## What this task involves
Extract the complete listing and output it unchanged.
╭─ Provided information
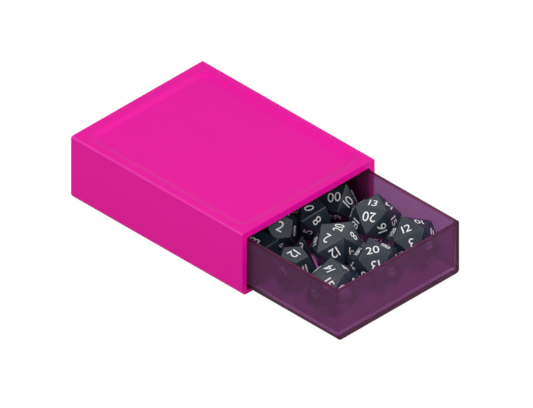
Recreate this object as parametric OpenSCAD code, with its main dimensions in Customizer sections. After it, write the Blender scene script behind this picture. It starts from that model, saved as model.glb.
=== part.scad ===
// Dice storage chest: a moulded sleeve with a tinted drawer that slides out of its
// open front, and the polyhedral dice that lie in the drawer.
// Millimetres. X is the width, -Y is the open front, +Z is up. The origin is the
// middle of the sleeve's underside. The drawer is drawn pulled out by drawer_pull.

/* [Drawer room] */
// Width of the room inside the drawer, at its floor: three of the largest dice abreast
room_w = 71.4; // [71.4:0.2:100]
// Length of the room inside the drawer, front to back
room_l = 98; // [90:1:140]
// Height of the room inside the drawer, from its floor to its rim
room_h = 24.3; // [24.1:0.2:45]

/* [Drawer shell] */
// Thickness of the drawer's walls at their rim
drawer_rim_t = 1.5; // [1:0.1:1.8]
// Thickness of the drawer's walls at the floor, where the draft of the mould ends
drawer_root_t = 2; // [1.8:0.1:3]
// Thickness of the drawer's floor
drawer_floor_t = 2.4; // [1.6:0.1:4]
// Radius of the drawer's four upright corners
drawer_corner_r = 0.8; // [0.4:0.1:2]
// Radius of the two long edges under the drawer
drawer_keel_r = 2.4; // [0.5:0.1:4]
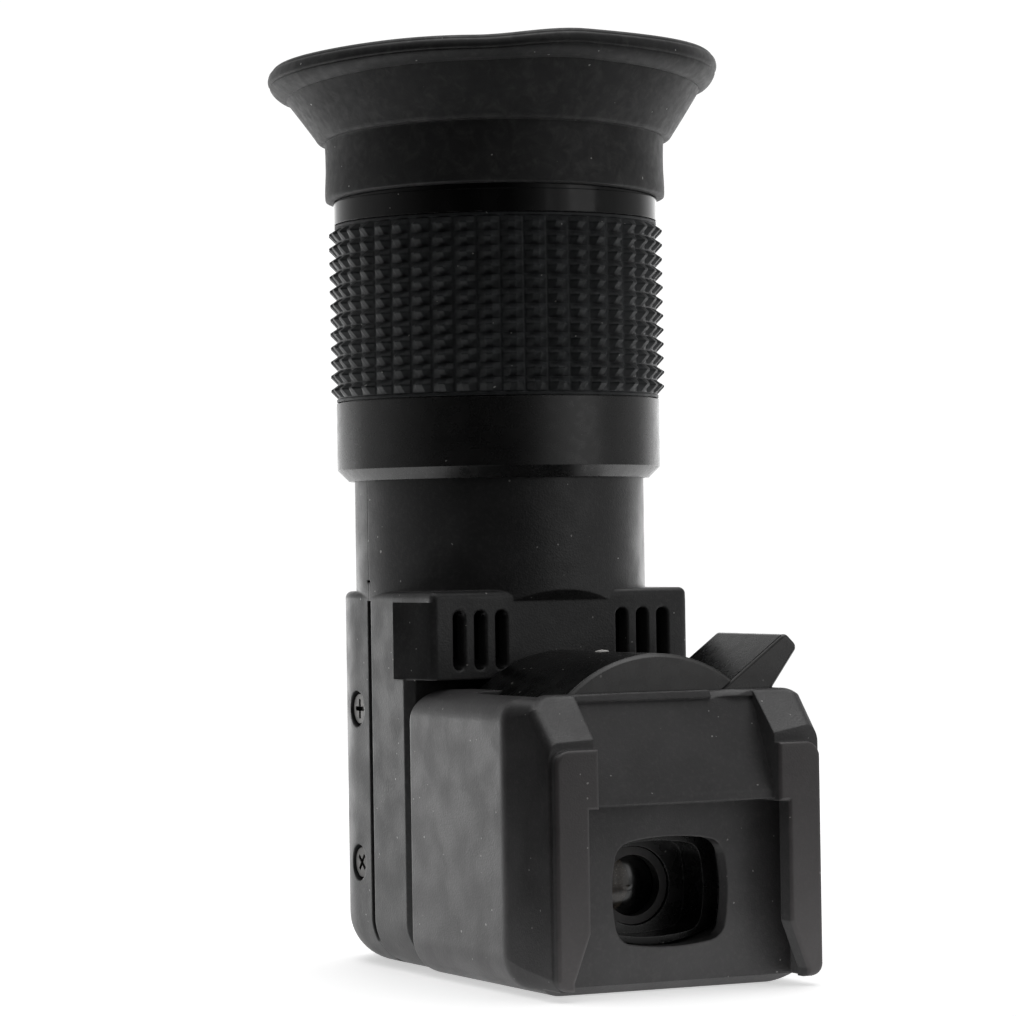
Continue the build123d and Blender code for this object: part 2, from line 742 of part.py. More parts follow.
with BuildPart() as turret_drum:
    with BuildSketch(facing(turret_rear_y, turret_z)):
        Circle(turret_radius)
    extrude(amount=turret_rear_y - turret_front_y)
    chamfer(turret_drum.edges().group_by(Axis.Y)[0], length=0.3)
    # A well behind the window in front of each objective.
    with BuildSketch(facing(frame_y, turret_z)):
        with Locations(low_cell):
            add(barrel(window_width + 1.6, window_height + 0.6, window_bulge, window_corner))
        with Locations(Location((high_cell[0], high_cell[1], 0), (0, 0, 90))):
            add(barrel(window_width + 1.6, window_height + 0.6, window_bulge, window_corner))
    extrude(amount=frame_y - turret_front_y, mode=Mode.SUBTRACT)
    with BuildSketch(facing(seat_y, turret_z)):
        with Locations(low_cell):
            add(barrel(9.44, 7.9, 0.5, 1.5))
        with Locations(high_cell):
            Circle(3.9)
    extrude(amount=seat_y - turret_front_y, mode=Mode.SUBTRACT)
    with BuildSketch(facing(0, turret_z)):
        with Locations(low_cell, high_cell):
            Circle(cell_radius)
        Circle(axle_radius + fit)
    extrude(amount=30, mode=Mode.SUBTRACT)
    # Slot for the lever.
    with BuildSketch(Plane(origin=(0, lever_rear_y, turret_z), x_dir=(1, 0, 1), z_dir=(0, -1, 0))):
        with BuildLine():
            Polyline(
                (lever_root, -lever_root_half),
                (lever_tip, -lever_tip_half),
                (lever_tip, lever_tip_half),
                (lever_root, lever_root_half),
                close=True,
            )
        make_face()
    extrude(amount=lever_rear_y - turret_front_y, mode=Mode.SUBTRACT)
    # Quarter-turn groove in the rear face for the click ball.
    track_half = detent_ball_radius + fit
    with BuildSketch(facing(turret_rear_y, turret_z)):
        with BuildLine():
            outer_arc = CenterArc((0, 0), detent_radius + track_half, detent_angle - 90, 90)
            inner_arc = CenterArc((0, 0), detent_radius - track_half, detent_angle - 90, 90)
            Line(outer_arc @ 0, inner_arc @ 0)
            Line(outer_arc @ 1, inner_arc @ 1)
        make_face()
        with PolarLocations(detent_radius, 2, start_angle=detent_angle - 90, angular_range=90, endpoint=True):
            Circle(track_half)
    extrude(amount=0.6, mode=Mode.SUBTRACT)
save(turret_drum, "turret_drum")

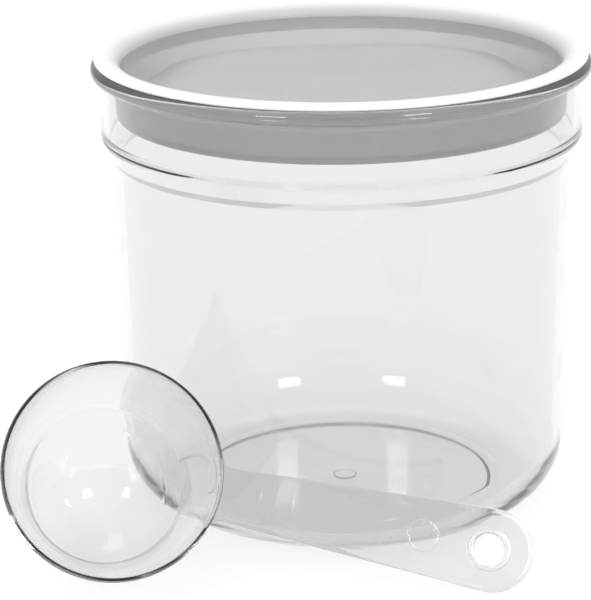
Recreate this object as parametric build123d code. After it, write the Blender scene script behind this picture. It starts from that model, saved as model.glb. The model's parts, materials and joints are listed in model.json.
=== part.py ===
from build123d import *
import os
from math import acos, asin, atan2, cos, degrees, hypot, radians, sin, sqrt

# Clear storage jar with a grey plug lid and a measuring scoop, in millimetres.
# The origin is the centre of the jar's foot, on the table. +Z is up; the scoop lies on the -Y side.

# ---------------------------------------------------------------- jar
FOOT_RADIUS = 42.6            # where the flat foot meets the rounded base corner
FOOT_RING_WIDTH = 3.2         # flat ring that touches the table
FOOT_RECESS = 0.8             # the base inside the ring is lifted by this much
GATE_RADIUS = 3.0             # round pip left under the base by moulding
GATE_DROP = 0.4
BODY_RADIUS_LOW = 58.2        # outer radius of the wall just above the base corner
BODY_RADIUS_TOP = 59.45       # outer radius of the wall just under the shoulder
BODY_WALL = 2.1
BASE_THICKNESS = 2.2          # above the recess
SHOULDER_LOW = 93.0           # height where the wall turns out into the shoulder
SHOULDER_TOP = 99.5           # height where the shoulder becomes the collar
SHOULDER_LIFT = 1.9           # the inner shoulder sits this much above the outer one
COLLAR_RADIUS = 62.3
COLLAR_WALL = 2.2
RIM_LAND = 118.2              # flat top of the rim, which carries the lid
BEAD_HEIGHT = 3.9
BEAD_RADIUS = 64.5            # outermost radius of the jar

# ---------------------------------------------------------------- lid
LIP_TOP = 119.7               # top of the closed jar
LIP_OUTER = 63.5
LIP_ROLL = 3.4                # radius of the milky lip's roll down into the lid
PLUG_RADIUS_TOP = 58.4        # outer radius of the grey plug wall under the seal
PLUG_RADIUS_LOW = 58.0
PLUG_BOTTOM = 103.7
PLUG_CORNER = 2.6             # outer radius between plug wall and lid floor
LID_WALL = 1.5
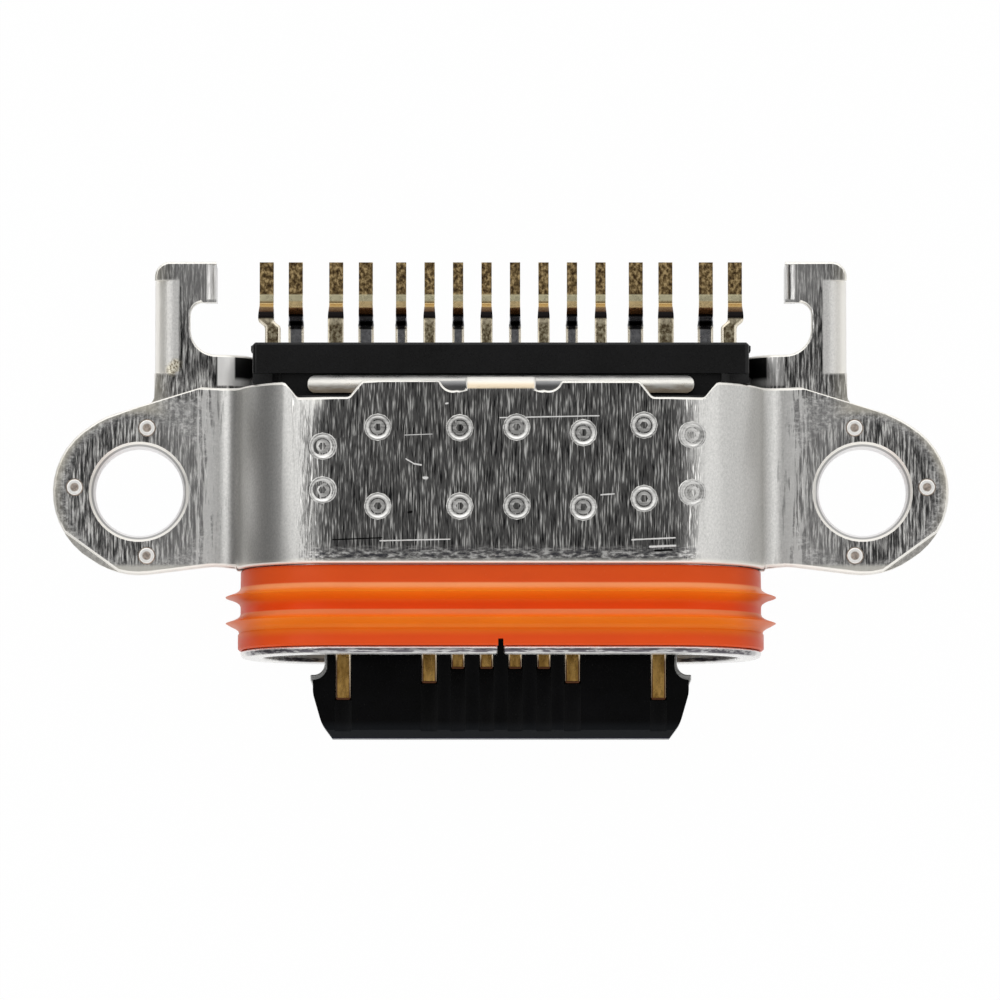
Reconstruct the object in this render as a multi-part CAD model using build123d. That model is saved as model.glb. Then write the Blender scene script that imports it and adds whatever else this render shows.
╰─
## The result
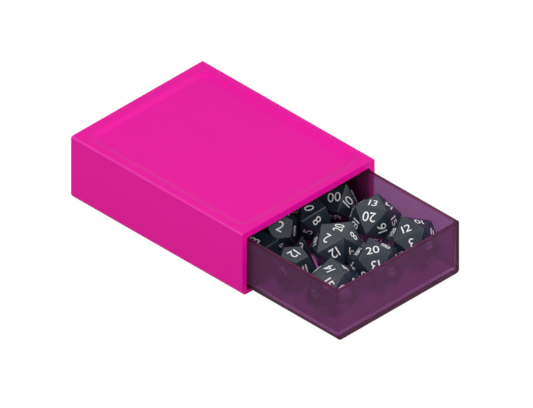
Recreate this object as parametric OpenSCAD code, with its main dimensions in Customizer sections. After it, write the Blender scene script behind this picture. It starts from that model, saved as model.glb.
=== part.scad ===
// Dice storage chest: a moulded sleeve with a tinted drawer that slides out of its
// open front, and the polyhedral dice that lie in the drawer.
// Millimetres. X is the width, -Y is the open front, +Z is up. The origin is the
// middle of the sleeve's underside. The drawer is drawn pulled out by drawer_pull.

/* [Drawer room] */
// Width of the room inside the drawer, at its floor: three of the largest dice abreast
room_w = 71.4; // [71.4:0.2:100]
// Length of the room inside the drawer, front to back
room_l = 98; // [90:1:140]
// Height of the room inside the drawer, from its floor to its rim
room_h = 24.3; // [24.1:0.2:45]

/* [Drawer shell] */
// Thickness of the drawer's walls at their rim
drawer_rim_t = 1.5; // [1:0.1:1.8]
// Thickness of the drawer's walls at the floor, where the draft of the mould ends
drawer_root_t = 2; // [1.8:0.1:3]
// Thickness of the drawer's floor
drawer_floor_t = 2.4; // [1.6:0.1:4]
// Radius of the drawer's four upright corners
drawer_corner_r = 0.8; // [0.4:0.1:2]
// Radius of the two long edges under the drawer
drawer_keel_r = 2.4; // [0.5:0.1:4]
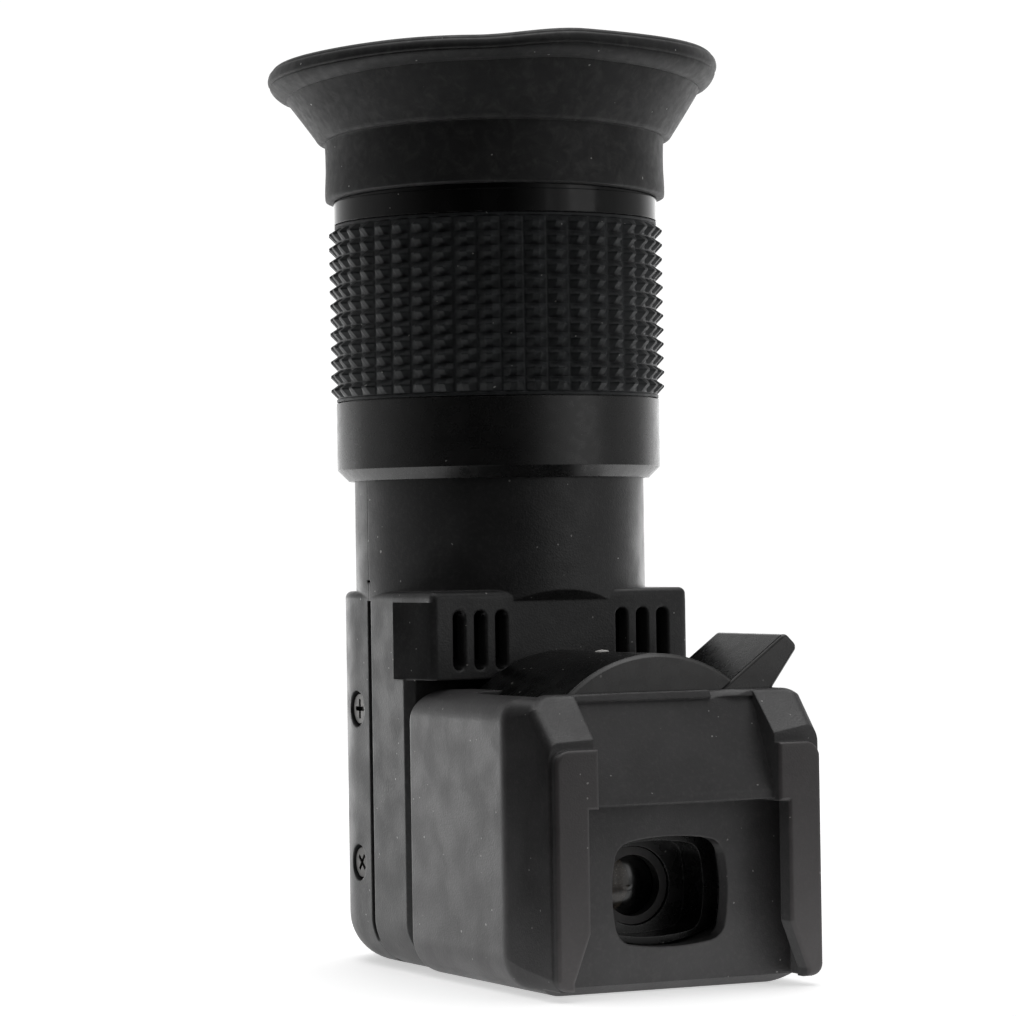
Continue the build123d and Blender code for this object: part 2, from line 742 of part.py. More parts follow.
with BuildPart() as turret_drum:
    with BuildSketch(facing(turret_rear_y, turret_z)):
        Circle(turret_radius)
    extrude(amount=turret_rear_y - turret_front_y)
    chamfer(turret_drum.edges().group_by(Axis.Y)[0], length=0.3)
    # A well behind the window in front of each objective.
    with BuildSketch(facing(frame_y, turret_z)):
        with Locations(low_cell):
            add(barrel(window_width + 1.6, window_height + 0.6, window_bulge, window_corner))
        with Locations(Location((high_cell[0], high_cell[1], 0), (0, 0, 90))):
            add(barrel(window_width + 1.6, window_height + 0.6, window_bulge, window_corner))
    extrude(amount=frame_y - turret_front_y, mode=Mode.SUBTRACT)
    with BuildSketch(facing(seat_y, turret_z)):
        with Locations(low_cell):
            add(barrel(9.44, 7.9, 0.5, 1.5))
        with Locations(high_cell):
            Circle(3.9)
    extrude(amount=seat_y - turret_front_y, mode=Mode.SUBTRACT)
    with BuildSketch(facing(0, turret_z)):
        with Locations(low_cell, high_cell):
            Circle(cell_radius)
        Circle(axle_radius + fit)
    extrude(amount=30, mode=Mode.SUBTRACT)
    # Slot for the lever.
    with BuildSketch(Plane(origin=(0, lever_rear_y, turret_z), x_dir=(1, 0, 1), z_dir=(0, -1, 0))):
        with BuildLine():
            Polyline(
                (lever_root, -lever_root_half),
                (lever_tip, -lever_tip_half),
                (lever_tip, lever_tip_half),
                (lever_root, lever_root_half),
                close=True,
            )
        make_face()
    extrude(amount=lever_rear_y - turret_front_y, mode=Mode.SUBTRACT)
    # Quarter-turn groove in the rear face for the click ball.
    track_half = detent_ball_radius + fit
    with BuildSketch(facing(turret_rear_y, turret_z)):
        with BuildLine():
            outer_arc = CenterArc((0, 0), detent_radius + track_half, detent_angle - 90, 90)
            inner_arc = CenterArc((0, 0), detent_radius - track_half, detent_angle - 90, 90)
            Line(outer_arc @ 0, inner_arc @ 0)
            Line(outer_arc @ 1, inner_arc @ 1)
        make_face()
        with PolarLocations(detent_radius, 2, start_angle=detent_angle - 90, angular_range=90, endpoint=True):
            Circle(track_half)
    extrude(amount=0.6, mode=Mode.SUBTRACT)
save(turret_drum, "turret_drum")

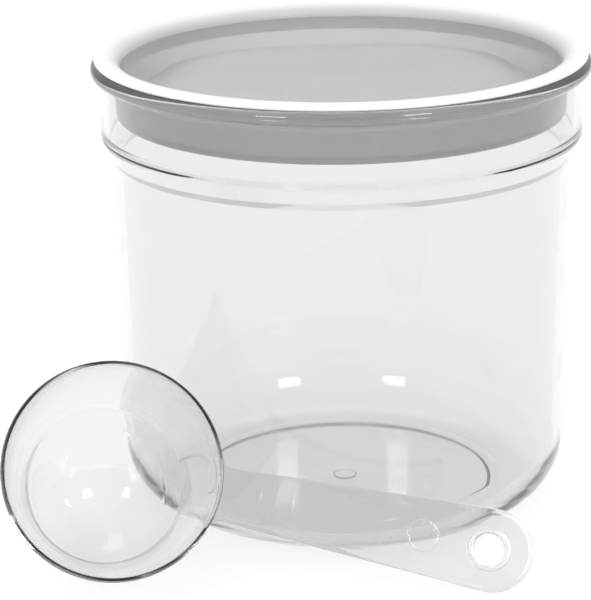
Recreate this object as parametric build123d code. After it, write the Blender scene script behind this picture. It starts from that model, saved as model.glb. The model's parts, materials and joints are listed in model.json.
=== part.py ===
from build123d import *
import os
from math import acos, asin, atan2, cos, degrees, hypot, radians, sin, sqrt

# Clear storage jar with a grey plug lid and a measuring scoop, in millimetres.
# The origin is the centre of the jar's foot, on the table. +Z is up; the scoop lies on the -Y side.

# ---------------------------------------------------------------- jar
FOOT_RADIUS = 42.6            # where the flat foot meets the rounded base corner
FOOT_RING_WIDTH = 3.2         # flat ring that touches the table
FOOT_RECESS = 0.8             # the base inside the ring is lifted by this much
GATE_RADIUS = 3.0             # round pip left under the base by moulding
GATE_DROP = 0.4
BODY_RADIUS_LOW = 58.2        # outer radius of the wall just above the base corner
BODY_RADIUS_TOP = 59.45       # outer radius of the wall just under the shoulder
BODY_WALL = 2.1
BASE_THICKNESS = 2.2          # above the recess
SHOULDER_LOW = 93.0           # height where the wall turns out into the shoulder
SHOULDER_TOP = 99.5           # height where the shoulder becomes the collar
SHOULDER_LIFT = 1.9           # the inner shoulder sits this much above the outer one
COLLAR_RADIUS = 62.3
COLLAR_WALL = 2.2
RIM_LAND = 118.2              # flat top of the rim, which carries the lid
BEAD_HEIGHT = 3.9
BEAD_RADIUS = 64.5            # outermost radius of the jar

# ---------------------------------------------------------------- lid
LIP_TOP = 119.7               # top of the closed jar
LIP_OUTER = 63.5
LIP_ROLL = 3.4                # radius of the milky lip's roll down into the lid
PLUG_RADIUS_TOP = 58.4        # outer radius of the grey plug wall under the seal
PLUG_RADIUS_LOW = 58.0
PLUG_BOTTOM = 103.7
PLUG_CORNER = 2.6             # outer radius between plug wall and lid floor
LID_WALL = 1.5
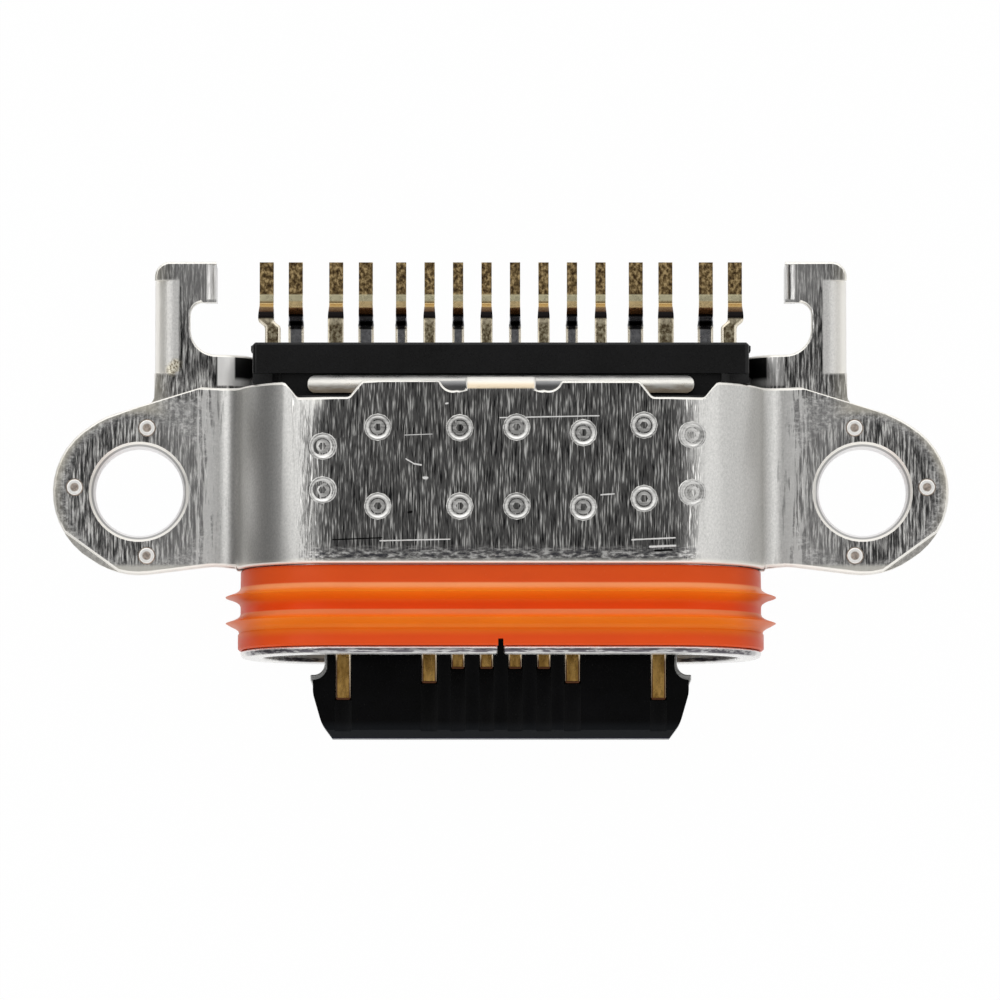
Reconstruct the object in this render as a multi-part CAD model using build123d. That model is saved as model.glb. Then write the Blender scene script that imports it and adds whatever else this render shows.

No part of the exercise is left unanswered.